WHAT YOU HAVE TO DO: How many lines in the listing below include the word "three"? Answer with the number and nothing else.
* BEGIN DATA SEGMENT *
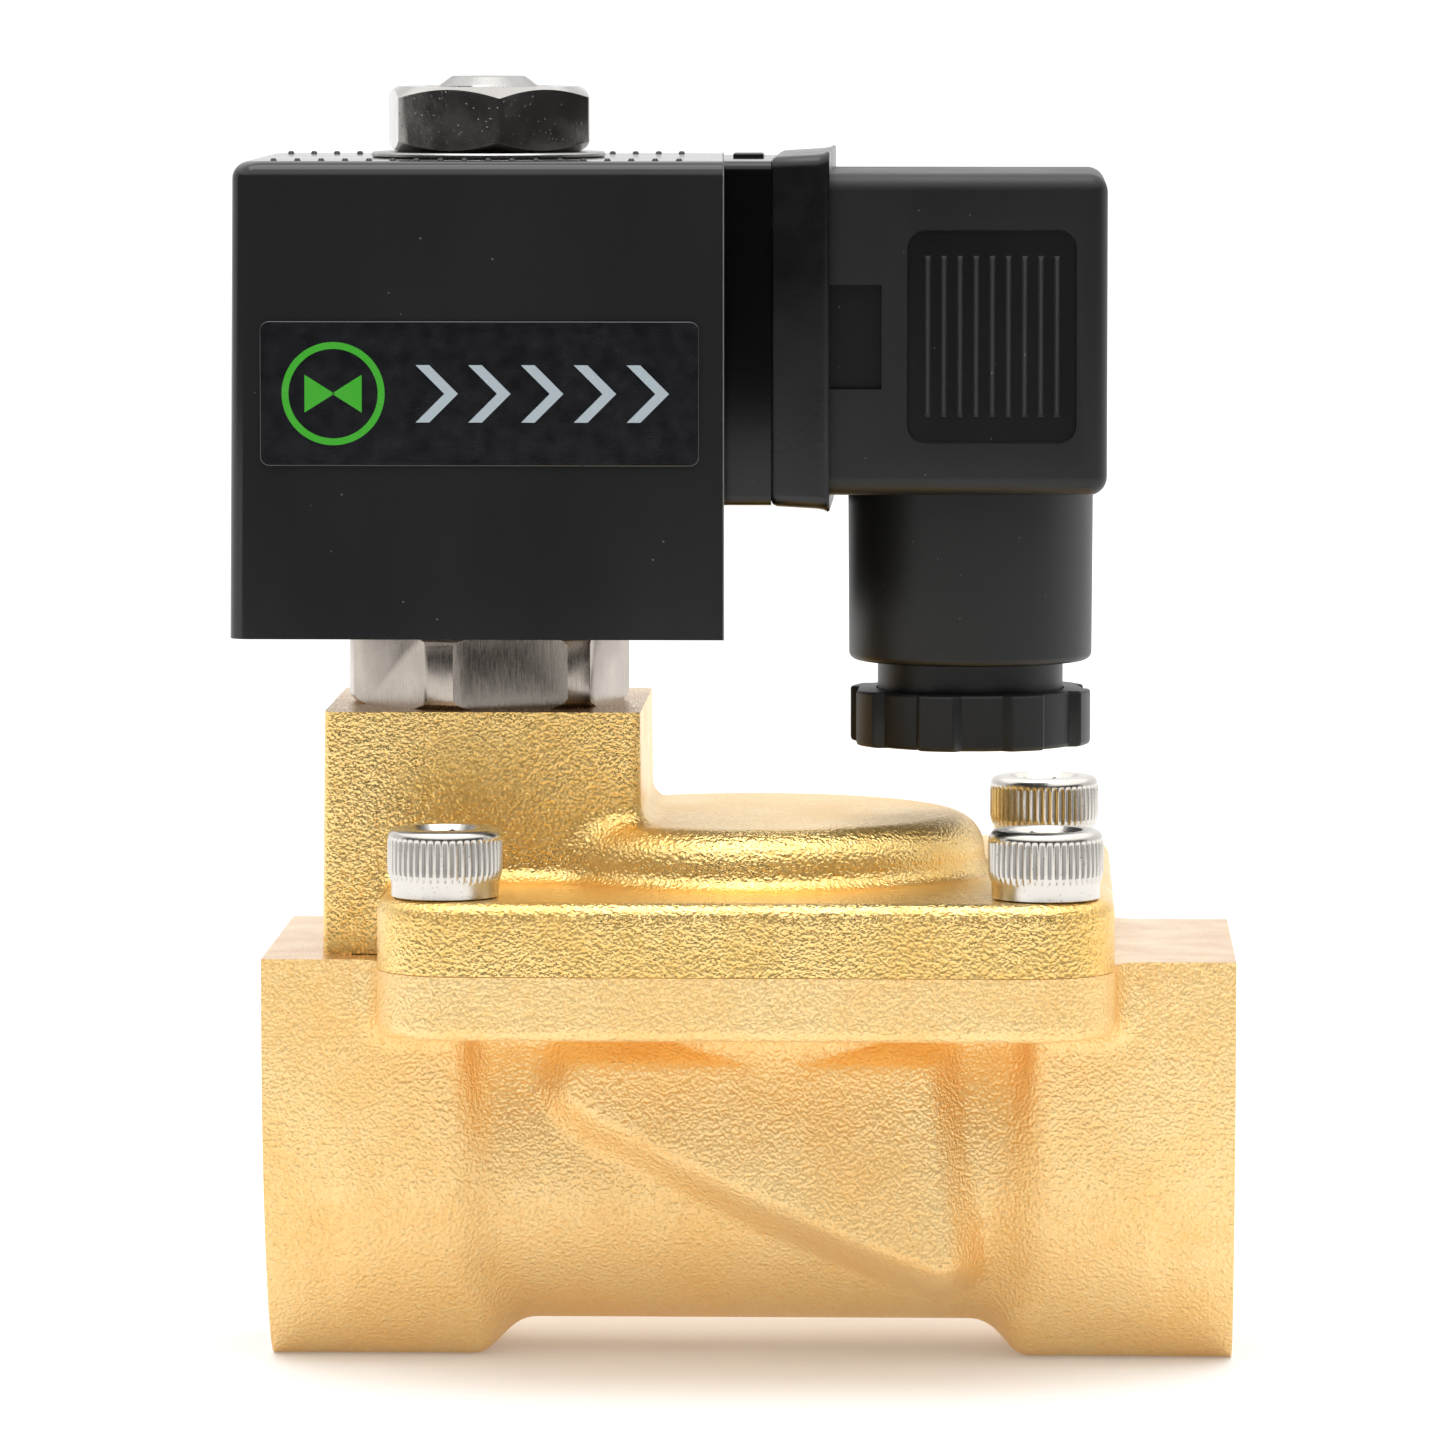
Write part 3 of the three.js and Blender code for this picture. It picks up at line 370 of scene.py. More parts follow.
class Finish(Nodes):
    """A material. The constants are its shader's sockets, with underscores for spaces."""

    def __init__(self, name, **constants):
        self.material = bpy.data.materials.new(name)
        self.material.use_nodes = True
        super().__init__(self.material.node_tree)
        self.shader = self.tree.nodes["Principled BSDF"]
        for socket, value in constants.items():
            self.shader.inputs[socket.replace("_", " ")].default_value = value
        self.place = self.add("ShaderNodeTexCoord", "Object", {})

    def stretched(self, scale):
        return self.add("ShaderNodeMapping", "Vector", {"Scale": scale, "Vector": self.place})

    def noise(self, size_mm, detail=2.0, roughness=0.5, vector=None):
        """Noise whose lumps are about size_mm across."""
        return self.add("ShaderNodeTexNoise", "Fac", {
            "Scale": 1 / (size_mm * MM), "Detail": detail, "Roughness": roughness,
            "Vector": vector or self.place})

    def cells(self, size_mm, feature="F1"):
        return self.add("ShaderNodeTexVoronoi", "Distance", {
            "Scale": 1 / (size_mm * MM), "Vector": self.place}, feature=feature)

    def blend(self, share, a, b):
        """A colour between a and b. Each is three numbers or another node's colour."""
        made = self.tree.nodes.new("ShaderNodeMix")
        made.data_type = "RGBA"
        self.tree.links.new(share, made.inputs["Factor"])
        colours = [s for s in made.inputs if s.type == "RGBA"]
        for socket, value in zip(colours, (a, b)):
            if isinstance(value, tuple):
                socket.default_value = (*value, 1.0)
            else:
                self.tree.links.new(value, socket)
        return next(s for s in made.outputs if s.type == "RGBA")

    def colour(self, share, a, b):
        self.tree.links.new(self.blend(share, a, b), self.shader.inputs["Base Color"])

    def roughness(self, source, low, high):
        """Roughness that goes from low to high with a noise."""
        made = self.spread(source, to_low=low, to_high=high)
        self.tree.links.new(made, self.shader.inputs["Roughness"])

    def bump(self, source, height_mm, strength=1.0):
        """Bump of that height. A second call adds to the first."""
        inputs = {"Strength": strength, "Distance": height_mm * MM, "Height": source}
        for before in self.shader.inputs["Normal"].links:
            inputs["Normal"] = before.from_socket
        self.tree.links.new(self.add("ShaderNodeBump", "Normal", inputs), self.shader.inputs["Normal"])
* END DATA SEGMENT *
SOLUTION TO THE PROBLEM: 2